Even when within prescription, delay can hurt practically because funds become harder to trace and recover.


11) Settlement Dynamics: What Often Works

Many wrong-transfer disputes settle when the recipient realizes:

  • The law recognizes a duty to return,
  • Bad faith refusal can increase liability (interest/damages),
  • A paper trail exists,
  • Court action can lead to execution measures (including garnishment post-judgment).

A firm, documented demand plus barangay/court filing often changes incentives quickly.


12) Practical Draft: What a Demand Should Contain (Content Outline)

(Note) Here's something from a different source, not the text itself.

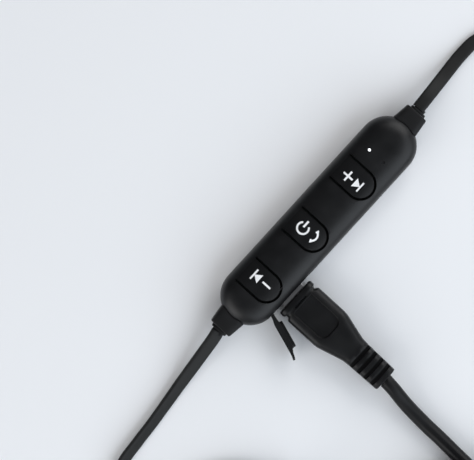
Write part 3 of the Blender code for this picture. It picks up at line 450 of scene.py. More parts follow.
def smooth_route(points, spacing):
    """Points at an even spacing along a smooth curve through a route's points."""
    knots = [Vector(p) for p in points]
    knots = [2 * knots[0] - knots[1], *knots, 2 * knots[-1] - knots[-2]]
    fine = []
    for a, b, c, d in zip(knots, knots[1:], knots[2:], knots[3:]):
        for k in range(20):
            t = k / 20
            fine.append(
                0.5 * (2 * b + (c - a) * t + (2 * a - 5 * b + 4 * c - d) * t**2
                       + (3 * b - a - 3 * c + d) * t**3)
            )
    fine.append(knots[-2])
    walked = [0.0]
    for a, b in zip(fine, fine[1:]):
        walked.append(walked[-1] + (b - a).length)
    count = max(2, round(walked[-1] / spacing))
    route, here = [], 0
    for k in range(count + 1):
        wanted = walked[-1] * k / count
        while here < len(walked) - 2 and walked[here + 1] < wanted:
            here += 1
        route.append(fine[here].lerp(fine[here + 1],
                                     (wanted - walked[here]) / (walked[here + 1] - walked[here])))
    return route


def in_metres(points, offset=(0.0, 0.0)):
    return [Vector((x * MM + offset[0], y * MM + offset[1], z * MM)) for x, y, z in points]


def sweep(name, route, outline, roll):
    """An outline of (across, up) carried along a route, turned by roll(share of the length)."""
    rings = []
    last = len(route) - 1
    for k, point in enumerate(route):
        along = (route[min(k + 1, last)] - route[max(k - 1, 0)]).normalized()
        across = along.cross(UP).normalized()
        up = across.cross(along)
        turn = roll(k / last)
        u = across * math.cos(turn) + up * math.sin(turn)
        v = up * math.cos(turn) - across * math.sin(turn)
        rings.append([point + a * u + b * v for a, b in outline])
    return ring_surface(name, rings)


SHORT_CORD_ROUTE = [
    (36.0, 0.45, 4.7), (40.0, 0.7, 4.3), (46.0, 1.1, 2.6), (52.7, 1.5, 1.4), (58.0, 1.0, 1.2),
    (62.6, -2.2, 1.2), (64.8, -8.0, 1.2), (65.0, -15.0, 1.2), (63.6, -23.0, 1.2),
    (60.5, -31.0, 1.2), (57.6, -41.0, 1.2), (56.0, -51.0, 1.2), (56.6, -60.0, 1.3),
    (54.8, -68.5, 2.2), (49.0, -76.0, 4.3),
]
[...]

A strong demand typically includes:

  1. Statement of facts: date/time, channel, amount, reference number
  2. Mistake explanation: wrong account/number/amount, no debt owed
  3. Legal basis: obligation to return due to payment by mistake / unjust enrichment
  4. Demand: full return within a specific deadline
  5. Return instructions: where/how to remit back
  6. Consequences: civil action for sum of money, damages, interest; criminal complaints if facts warrant
  7. Attachments: receipts/screenshots/statement excerpts

13) Key Takeaways

  • In the Philippines, sending money by mistake typically creates a legal right to recover under quasi-contract (solutio indebiti) and unjust enrichment principles.
  • Civil action is the standard, most dependable remedy; small claims can be an efficient route when the amount qualifies.
  • Bad faith after notice is pivotal for stronger claims to interest and damages and for evaluating whether a criminal complaint is appropriate.
  • Banks and wallets can assist, but are often constrained by bank secrecy and privacy, and may require consent or lawful compulsion to reverse or disclose identifying information.
  • The best outcomes come from fast reporting, clean documentation, and clear written demand.

Disclaimer: This content is not legal advice and may involve AI assistance. Information may be inaccurate.